I honestly believe that Guix will eventually pull out ahead of NixOS, simply because its going to be part of Debian 11. NixOS is a bit easier to set up and use for now, especially for provisioning simple linux servers around commonly used packages.
One interesting architectural difference between Guix and Nix is there is no separation in Guix like what you see with Nix and nixpkgs. Guix and the packages are all just one massive repo of scheme. For Guix this tighter integration can be a development advantage. I cannot imagine how this can benefit targeting multiple platforms, which Nix is able to do with Linux, Mac, FreeBSD (as of 2020), yet somehow, Guix is able to pull off cross-platform support for GNU Hurd.
Im not sure.
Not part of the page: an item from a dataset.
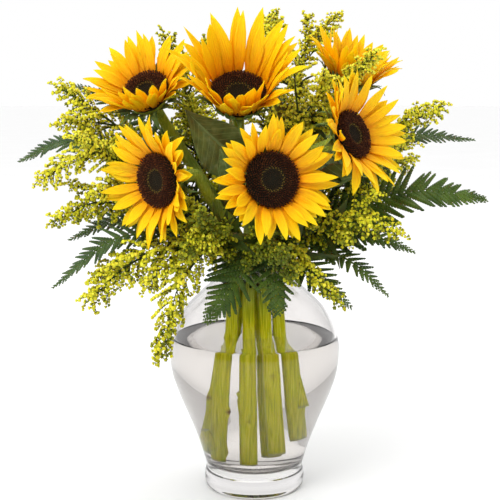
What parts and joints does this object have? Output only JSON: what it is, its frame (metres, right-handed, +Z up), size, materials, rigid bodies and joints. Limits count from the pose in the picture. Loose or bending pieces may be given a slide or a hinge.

Ive switched from nixos to guix, and i think nix's main advantage is just "a **tonne of code" for a wide variety of services, but guix allows new services and things much easier imo
I heard somewhere that they are going to include it in the distro, so no guix deploy afaik, just the package manager itself as a package you can install. This should bring a lot more attention to the project at least.
Guix is now in debian and apt-installable in ubuntu 21.04. Installation was the biggest hurdle, and there are still some quirks even with the debian installation--- you've got to set up your shell environment correctly to use it--- but in general it's super easy.